6 Mar 1999 Books: Audio: The Guardian, thanks to Peter Gordon.

By PETER KINGSTON
Why bother? by Peter Cook and Chris Morris (BBC Radio Collection, £5.99, 50min)

A foolhardy title to put on the front of any goods for sale. And at first hearing, this flimsy collection of five short interviews, recorded by Radio 3 in 1994, between Morris, of On the Hour and Cook, in his ancient disguise of Sir Arthur Streeb-Greebling, leaves you wondering why you did bother.

It's probably an unfair reaction to the reverential guff spouted after Cook's death, which he would surely have been the first to send up. This is a contest. Morris aims throughout to bludgeon Cook into silence by barraging him with absurd, aggresive and impossibly arbitrary questions.

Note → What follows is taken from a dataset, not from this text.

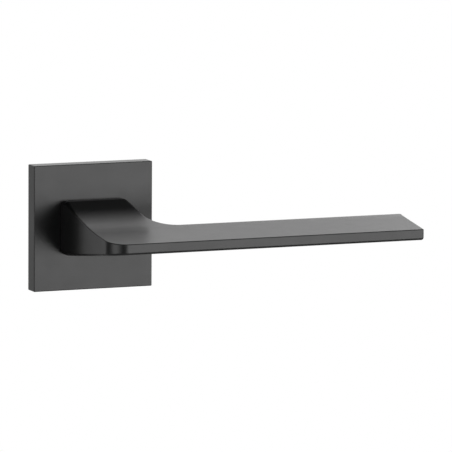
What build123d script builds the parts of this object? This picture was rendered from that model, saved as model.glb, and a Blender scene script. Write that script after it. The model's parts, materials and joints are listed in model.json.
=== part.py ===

After those so familiar early sketches when Cook dominated the improvisatory duels with Dudley Moore, it's almost sad to hear him as a victim. Misplaced sympathy. Cook proves impossible to knock down. Like a wibbly-wobbly toy, he always rights himself, always finds a logic to leap across the enormous chasm Morris tries to open in front of him.

At second hearing, Cook's combined nerve, wit and superb ear comes through and he never trips out of character. And some of it is very funny. Recalling his wartime career in the Foreign Legion with Rex Harrison, Sir Arthur says: "Rex was awfully brave - could have been an actor, you know. . ."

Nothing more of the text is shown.